Papers and Workshop

Accepted Papers

Andrey Shestakov and Engelbert Mephu Nguifo (Higher School of Economics, Clermont University, Blaise Pascal University, LIMOS):

Predicting web-page popularity with Machine Learning and Heuristic Time-Series Prediction approaches.

We used two approaches to deal with the task. The first approach includes a simple utilization of well-known machine learning techniques to predict a target feature of web-page. We compared several algorithms and choose Random Forest and Lasso Regression methods as they demonstrated superior results.The idea of the second approach, which is referred to as heuristic time-series approach, is to represent the data with three components: multiplicative seasonal component, "forgetting" component and naive prediction component.

Marc Boullé (Orange Labs):

Selective Naive Bayes Regressor with Variable Construction for Predictive Web Analytics.

Our submission exploits a selective naive Bayes regressor, together with automatic feature construction from the input time series. The data of the challenge is represented using a multi-tables schema, with pages as the main statistical units and the time series records in a secondary table. Using a small set of construction rules, one thousand of new features are created automatically to enrich the representation of pages. These features are then preprocessed to assess their relevance and a small subset of them are selected using the selective naive Bayes regressor. Our submission, obtained almost automatically, was ranked 3rd on each task.
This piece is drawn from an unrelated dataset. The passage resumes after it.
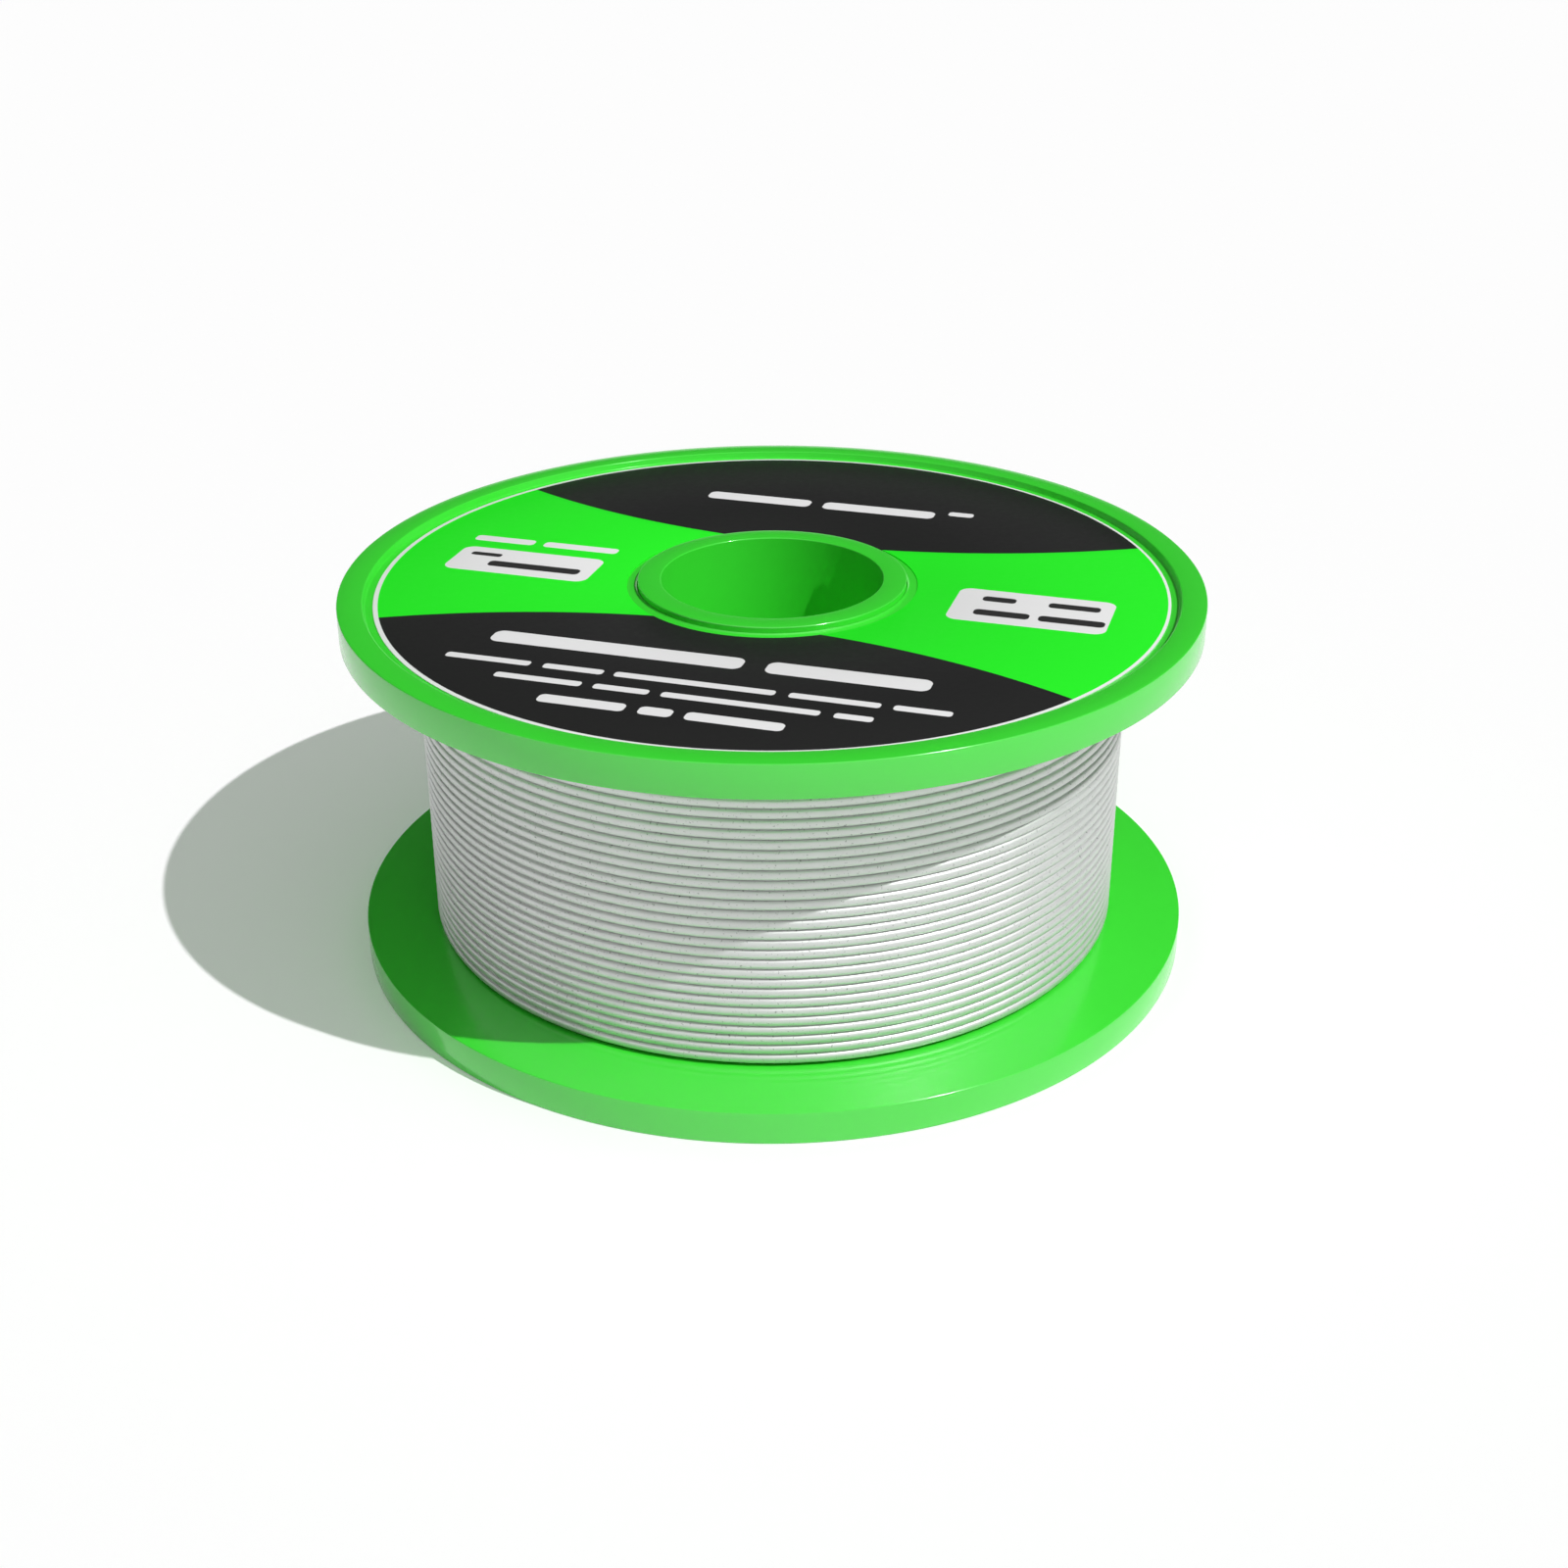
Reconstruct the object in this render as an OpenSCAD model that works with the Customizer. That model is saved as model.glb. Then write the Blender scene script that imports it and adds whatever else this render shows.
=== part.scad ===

Gitte Vanwinckelen and Wannes Meert (KU Leuven):

Predicting the popularity of online articles with random forests.

We present an analysis of the time series data generated by the Chartbeat web analytics engine, which was made available for this competition, and the approach we used to predict page visits. Our model is based on random forest regression and learned on a set of features derived from the given time series data to capture the expected amount of visits, rate of change and temporal effect. Our approach won second place for predicting the number of visitors and the number of Facebook likes, and first place for predicting the number of tweets.

Flavio Figueiredo, Jussara Almeida and Marcos Gonçalves (Universidade Federal de Minas Gerais):

Improving the Effectiveness of Content Popularity Prediction Methods using Time Series Trends.

We here present a simple, yet very effective, model to predict the popularity of web content. Our solution, which is the winner of two of the three tasks of the ECML/PKDD 2014 Predictive Analytics Challenge, aims at predicting user engagement metrics, such as number of visits and social network engagement, that a given web page will achieve 48 hours after its upload, using only information available in the first hour after upload. Our model is based on two steps. We first use time series clustering techniques to extract common temporal trends of content popularity. Next, we use linear regression models, exploiting as predictors both content features (e.g., numbers of visits and mentions on online social networks) and metrics that capture the distance between the popularity already observed to the popularity trends extracted in the first step. We discuss why this simple model is effective and show its gains over state of the art solutions.

Workshop Program

The workshop will take place on Friday, September 19th, from 10:15 to 11:30, in room 106 of the Centre Prouvé in Nancy, France.

    • 20-minutes detailed presentations will be done in the order in which the papers are listed above. Presentations by Shestakov, Boullé, Vanwinckelen and Figueiredo.
    • Additionally, there will be a round table discussion of future research directions and feedback from participants.

Notes from Workshop Discussion (conclusions and notes for future competitions)

Notes by Carlos Castillo taken during the workshop.

With respect to this workshop:

    • One model per website seems to be the way to go.
    • A fixed reference time (48 days after publication) is an interesting setting, but there might be other settings e.g. predict the next 6 hours independently of whether 1, 12, or 24 hours have passed.
    • Evaluation could be done in terms of ranking instead of log(.) given the scales of different pages are not comparable.
    • Some participants were available for sharing their code at the end of the competition, perhaps this could be encouraged.

Aspects to consider in future competition:

    • Positive aspects
      • Participants observed that training and testing errors where very similar in all cases, which is good.
      • Participants valued this dataset and would like that the competition data remains available for some time for other people to use it.
    • Negative aspects
      • The final results should not be decided based on the same dataset as the leaderboard. When the leaderboard's set is equal to the final test set, participants can optimize for it repeatedly sending submissions.
      • Dates should not be changed under any circumstance. Participants decide their schedule for participation in advance and "book" the time to work on this problem intensively during the competition dates. Changing the competition dates de-rails the agendas of participants and is unfair to some of them.
    • Further data that could be made available.
      • Traffic sources (e.g. percentage of visits from search, internal links, external links) could have been used but were not available.
      • Content-based features could have been exploited but they were not available. Perhaps there are some ways of exposing content-based features while keeping the pseudonymity of websites (e.g. projecting each web page into a set of topics and providing topic vectors, or providing a content similarity matrix).
      • Graph structure features could also have been incorporated.